Matty may have been living the dream a fortnight ago, but things weren’t always so straightforward for the NUFC youngster.
As he discusses below, he only ever wanted to play for Newcastle United – making the moment he was rejected at 11 hard to bare, yet something that would go on to inspire him:
“It was one of the toughest things you can go through as a kid. We have supported Newcastle since we were little,”
“I remember Middlesbrough and Sunderland constantly asking us every year to come and join them and my Dad saying ‘He wants to go to Newcastle.’ I finally got the chance to come in and train with them. It was a four week thing and and they pulled me and one other kid in here and said, ‘Look, thanks for coming, but we’re not going to keep you…’
“I walked out crying. When you look back at it, it probably fired me up to get where I am,” he says.”
“It really p****d me off. Looking back, being able to do what I’ve done since then, it all comes from that moment.”
“Sean was always one of the best. I used to be here almost every night when he was training or playing and I would have my little ball on the touchline and I used to think I wish I was playing for Newcastle,”
“I remember Sunderland asked me three or four times if I would go and play for them, but no, I wanted to do everything I could to get back to Newcastle,”
“Middlesbrough came in for me as well. But there was only one club that I wanted to play for and thankfully I got back into the set up.”
“I came back and signed for the Under 13s. It was pretty quick. I had more of a fire in my belly, I didn’t want to ever be rejected again.”
The 19-year-old then reflected on THAT Premier League debut at St James’ Park, revealing the early morning nerves that hit him on match day and his thought process in the moment before kick off:
“I woke up pretty early and thought I’d try and get back to sleep but it’s playing on your mind, playing in the Premier League against Man United.

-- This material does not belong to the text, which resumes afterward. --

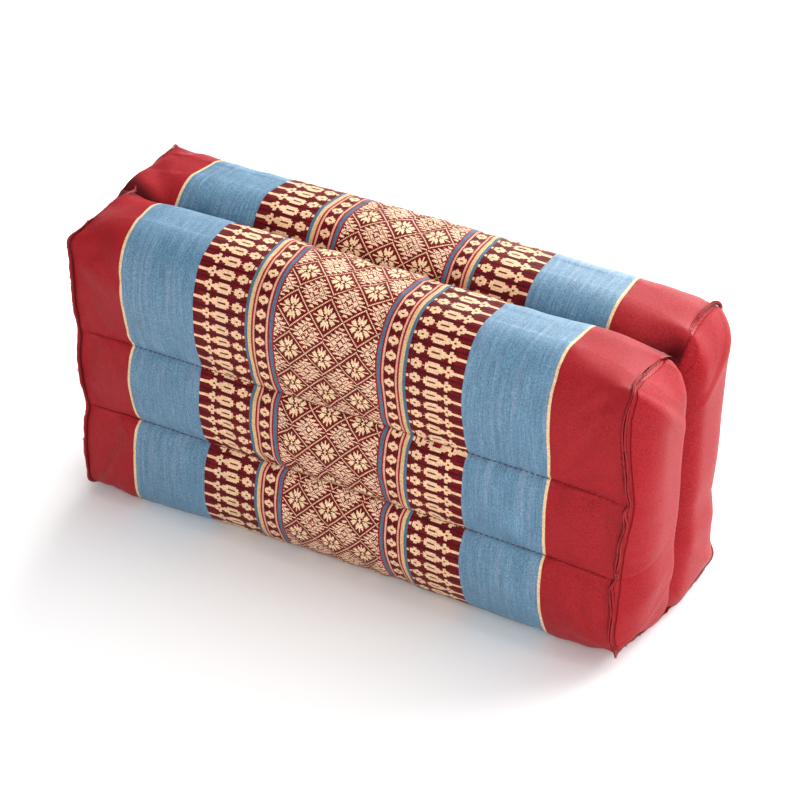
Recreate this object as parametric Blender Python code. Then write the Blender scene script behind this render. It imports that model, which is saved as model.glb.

It’s like Christmas morning, as stupid as it sounds, I just couldn’t really get back to sleep,”
“This might sound dead stupid but the thing that calmed my nerves down was when I walked out with the mascot and I was playing passes with him!

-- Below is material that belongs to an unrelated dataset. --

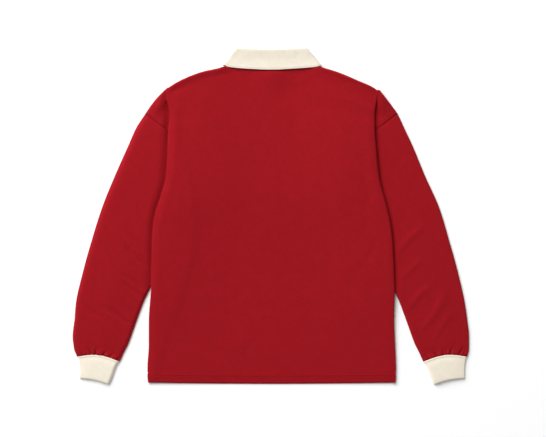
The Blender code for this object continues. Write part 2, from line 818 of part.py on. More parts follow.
def make_button(number, y, material, collection, cutters):
    """A button with four holes, its face to the surface."""
    name = f"button_{number}"
    bm = bmesh.new()
    verts = [bm.verts.new((x * MM, 0, z * MM)) for x, z in button_profile()]
    for start, end in zip(verts, verts[1:]):
        bm.edges.new((start, end))
    button = finished(name, bm, material, collection)
    turned = button.modifiers.new("turned", "SCREW")
    turned.steps = turned.render_steps = 14
    turned.use_merge_vertices = True
    turned.merge_threshold = 0.00001
    button.rotation_euler.x = math.pi
    button.location = (-MIDDLE_X * MM, (y - MIDDLE_Y) * MM, BUTTON_THICKNESS / 2 * MM)
    holes = bmesh.new()
    for corner in range(4):
        angle = math.radians(45 + 90 * corner)
        made = bmesh.ops.create_cone(
            holes, cap_ends=True, segments=6, depth=3 * BUTTON_THICKNESS * MM,
            radius1=BUTTON_HOLE_RADIUS * MM, radius2=BUTTON_HOLE_RADIUS * MM,
        )
        ring = BUTTON_HOLE_RING * MM
        bmesh.ops.translate(
            holes, verts=made["verts"], vec=(ring * math.cos(angle), ring * math.sin(angle), 0)
        )
    cutter = finished(name + "_holes", holes, material, cutters)
    cutter.location = button.location
    cutter.hide_render = True
    cutter.display_type = "WIRE"
    cut = button.modifiers.new("holes", "BOOLEAN")
    cut.operation = "DIFFERENCE"
    cut.object = cutter
    return button


def plain_material(name, colour, roughness, sheen=0.0):
    """A material whose colour is given as it looks, from 0 to 255."""
    material = bpy.data.materials.new(name)
    material.use_nodes = True
    shader = material.node_tree.nodes["Principled BSDF"]
    linear = [(value / 255) ** 2.2 for value in colour]
    shader.inputs["Base Color"].default_value = (*linear, 1)
    shader.inputs["Roughness"].default_value = roughness
    shader.inputs["Metallic"].default_value = 0.0
    shader.inputs["Sheen Weight"].default_value = sheen
    return material


def new_collection(name):
    collection = bpy.data.collections.new(name)
    bpy.context.scene.collection.children.link(collection)
    return collection


def main():
    for item in list(bpy.data.objects):
        bpy.data.objects.remove(item, do_unlink=True)
    shirt = new_collection(SHIRT)
    cutters = new_collection("cutters")
    red, cream = (158, 24, 34), (240, 231, 213)
    make_back(plain_material("back_jersey", red, 0.9, 0.2), shirt)
    make_front(plain_material("front_jersey", red, 0.9, 0.2), shirt)
    for side in ("left", "right"):
        make_sleeve(side, plain_material(f"sleeve_{side}_jersey", red, 0.9, 0.2), shirt)
        make_cuff(side, plain_material(f"cuff_{side}_rib", cream, 0.92, 0.2), shirt)
    make_collar(plain_material("collar_rib", cream, 0.92, 0.2), shirt)
    make_placket(
        "placket_over", PLACKET_WIDTH - 2 * SEAM_GAP, PLACKET_OVER_TOP, PLACKET_BOTTOM + 1.0, PLACKET_OVER_Z,
        plain_material("placket_over_jersey", red, 0.9, 0.2), shirt,
    )
    make_placket(
        "placket_under", PLACKET_WIDTH + PLACKET_UNDER_EXTRA, PLACKET_UNDER_TOP, PLACKET_BOTTOM - 3.0,
        PLACKET_UNDER_Z,
        plain_material("placket_under_jersey", red, 0.9, 0.2), shirt,
    )
    for number, y in enumerate(BUTTON_YS, 1):
        make_button(number, y, plain_material(f"button_{number}_horn", (232, 222, 204), 0.35), shirt, cutters)


main()
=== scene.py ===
# %% [markdown]
# A knit polo shirt, laid flat with its back up
# The real shirt is heavy cotton jersey: a back, a front and two sleeves, sewn into a body that is wider
# than its own front, with cuffs and a one-piece collar of knitted rib. Laid on a table it is a stack of
# soft layers. This lesson dresses the shirt's fixed frame: each layer becomes a thin shell of cloth,
# shaped from the same sizes as the frame's solids but with far more points, so that small creases, ribs
# and seams have a real form.

# %% Load the fixed frame
import math
from collections import namedtuple

import bmesh
import bpy
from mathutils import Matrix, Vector


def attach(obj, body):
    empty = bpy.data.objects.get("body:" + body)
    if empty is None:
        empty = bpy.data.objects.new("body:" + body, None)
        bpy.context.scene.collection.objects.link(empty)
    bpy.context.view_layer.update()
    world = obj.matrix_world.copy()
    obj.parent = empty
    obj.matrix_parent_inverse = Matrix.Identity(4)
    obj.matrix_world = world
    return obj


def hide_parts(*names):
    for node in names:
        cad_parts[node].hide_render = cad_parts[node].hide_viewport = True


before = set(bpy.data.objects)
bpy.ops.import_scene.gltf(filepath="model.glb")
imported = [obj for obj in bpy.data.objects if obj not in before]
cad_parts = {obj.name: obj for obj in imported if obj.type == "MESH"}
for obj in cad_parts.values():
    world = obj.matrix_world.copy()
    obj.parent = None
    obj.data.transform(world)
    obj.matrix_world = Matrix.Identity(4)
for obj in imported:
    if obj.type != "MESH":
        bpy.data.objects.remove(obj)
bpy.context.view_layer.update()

MM = 0.001
print("frame nodes:", ", ".join(sorted(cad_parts)))

# %% [markdown]
# The camera looks straight down, as the photograph does. A long lens from far above keeps the cloth's
# edges upright: the picture is 546 pixels wide and shows 1.234 m of the table, so the lens follows from
# the distance.

# %% Camera
PICTURE_WIDTH = 1.234
PICTURE_CENTRE = (0.0049, -0.0052)
CAMERA_HEIGHT = 3.4
SENSOR_WIDTH = 36.0

camera_data = bpy.data.cameras.new("camera")
camera_data.sensor_width = SENSOR_WIDTH
camera_data.lens = SENSOR_WIDTH * CAMERA_HEIGHT / PICTURE_WIDTH
camera = bpy.data.objects.new("camera", camera_data)
camera.location = (*PICTURE_CENTRE, CAMERA_HEIGHT)
bpy.context.scene.collection.objects.link(camera)
bpy.context.scene.camera = camera
print("lens in mm:", round(camera_data.lens, 1))

# %% [markdown]
# The light comes low from the upper left and is very soft. A sun with a wide angle is such a source: it
# lights the whole table evenly, so the ground stays white to its edges, and it leaves long soft shadows
# at the lower right of each layer. A large window above adds the light that slowly falls off towards the
# lower right, and a pale room fills the rest.

# %% Light
SUN_STRENGTH = 2.45
SUN_WIDTH = 62.0
SUN_FROM = Vector((-0.61, 0.61, 0.43))
ROOM_STRENGTH = 0.36
WINDOW_POWER = 75.0
WINDOW_SIZE = 2.2
WINDOW_PLACE = Vector((-1.2, 2.05, 2.0))

sun_data = bpy.data.lights.new("soft sun", "SUN")
sun_data.energy = SUN_STRENGTH
sun_data.angle = math.radians(SUN_WIDTH)
sun = bpy.data.objects.new("soft sun", sun_data)
sun.rotation_euler = SUN_FROM.to_track_quat("Z", "Y").to_euler()
bpy.context.scene.collection.objects.link(sun)

window_data = bpy.data.lights.new("window", "AREA")
window_data.energy = WINDOW_POWER
window_data.size = WINDOW_SIZE
window = bpy.data.objects.new("window", window_data)
window.location = WINDOW_PLACE
window.rotation_euler = WINDOW_PLACE.to_track_quat("Z", "Y").to_euler()
bpy.context.scene.collection.objects.link(window)

room = bpy.data.worlds.new("pale room")
room.use_nodes = True
room.node_tree.nodes["Background"].inputs["Color"].default_value = (1.0, 1.0, 1.0, 1.0)
room.node_tree.nodes["Background"].inputs["Strength"].default_value = ROOM_STRENGTH
bpy.context.scene.world = room
bpy.context.scene.view_settings.view_transform = "Standard"
print("sun from", [round(value, 2) for value in SUN_FROM.normalized()])

# %% [markdown]
# The table is plain and nearly white. It isn't part of the shirt.

# %% Table
TABLE_SIZE = 12.0
TABLE_DROP = 0.0003
TABLE_ROUGHNESS = 0.95
TABLE_SPECULAR = 0.1

bpy.ops.object.select_all(action="DESELECT")
bpy.ops.mesh.primitive_plane_add(size=TABLE_SIZE, location=(0, 0, -TABLE_DROP))
table = bpy.context.object
table.name = "table"
table_paint = bpy.data.materials.new("table_paint")
table_paint.use_nodes = True
table_shader = table_paint.node_tree.nodes["Principled BSDF"]
table_shader.inputs["Base Color"].default_value = (1.0, 1.0, 1.0, 1.0)
table_shader.inputs["Roughness"].default_value = TABLE_ROUGHNESS
table_shader.inputs["Specular IOR Level"].default_value = TABLE_SPECULAR
table.data.materials.append(table_paint)
print("table", TABLE_SIZE, "m wide")

# %% [markdown]
# The finishes share three effects, each a node group: the loops of plain knitting, the fine grain of rib,
# and the uneven tone of dyed cotton. All read the piece's own UV map, which is laid out in metres of
# cloth, so the loops have one size everywhere and run down each piece as they do in the cut panel.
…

“You pass the ball and you are thinking, ‘Just concentrate on the pass’. I remember thinking just before the game, ‘Just get some good touches in here’ as stupid as that sounds! Just get a feel for the ball after walking out with the music. I’m thinking, “I know it’s just a little kid but I might as well make my passes be pretty good’. That set me up for it!”
“Playing alongside my brother makes it a lot easier for me. You see how composed he is on the ball. A couple of times the other day when I went a bit headless chicken he was there to cover. To have some you grew up with that close to you in the game, they kind of talk you through and it helps,”
Sean then spoke out about the pair’s close bond, saying this in response to his Mam’s claims that they “genuinely love each other”:
“I would say genuinely we do. It’s like any brothers, any family, you do love each other. There are teams when you will fall out but ultimately when times get tough it is family that will be there for you the most.
“We try to do that. We have been lucky to have had a bit of success so far, but whenever times are good or bad we will try to be there for each other and keep each of us level.”
Matty then opened up about the influence their parents had as kids, paying tribute to the discipline that was installed into them from an early age – and the role they played in choosing football over cricket:
“They were pretty strict in school and if we got wrong they weren’t very happy with it,”
“The way they brought us up, not just my mam and dad but as a family, nanna and grandpa and everything, they played a big part in how we grew up. They were pretty disciplined with us.”
“When I was under-13s, football wasn’t going so well but in cricket I was doing really well. People were saying I could see you going to the top. I told my dad I might concentrate on cricket and he gave me a clip round the ear for saying it as if to say ‘There’s not a chance that’s happening’.”
Sean then spoke highly of youngster sister Milly – another talented Longstaff sibling who plays netball at county level:
“Milly is great, she has been dragged round training and to football ever since she was three-years-old. She is a really good netballer. Like Matty says, she probably is a bit lazier than us two.
“She is obviously really good at netball and we support her as well. It’s funny, you look at the Nevilles – those two played in the Premier League and their sister was a netballer and played for England and coached England.
“We’ve said to Milly, ‘We’ve done our little bit, it’s up to you now!’. She’s amazing. She comes to all the games. She’s much more into her football now that we are playing. It can be tough sometimes for her as well, when she does go into school and everyone is speaking about me or him.
“It must be hard for her sometimes, but we speak to her all the time and make sure she is not reading too much of social media when it is not going as well. Obviously, I think it was the West Ham game last year when I got injured and we lost.
“There was a bit going on on social media and a few people were sending her stuff in school. That is obviously the not great part of it. We do everything we can to help here and we cannot thank her enough for the sacrifices she has made as well.”
Finally, Sean responds to those likening him to Michael Carrick – with Matty saying “Phwaargh. Big boots to fill, aren’t they?” as his older brother is asked about the comparison:
“I don’t know (how it makes me feel). Obviously, he is someone I have grown up watching and being from around here, if I can have a quarter of the career he’s had, I’d probably snap your hand off. He’s probably one of the most successful players ever to come out of Newcastle,”
“Like I say, when you hear people comparing to someone of his calibre and say good things about me and him (Matty), it’s really nice and gives you a bit of motivation to kick on and see if you can get anywhere close to what they done.”
A brilliant interview from two brothers who not only display real humility and passion for Newcastle United, but an endearing love for each other.
I’d love nothing more than to see these two have long and successful careers at the heart of our midfield.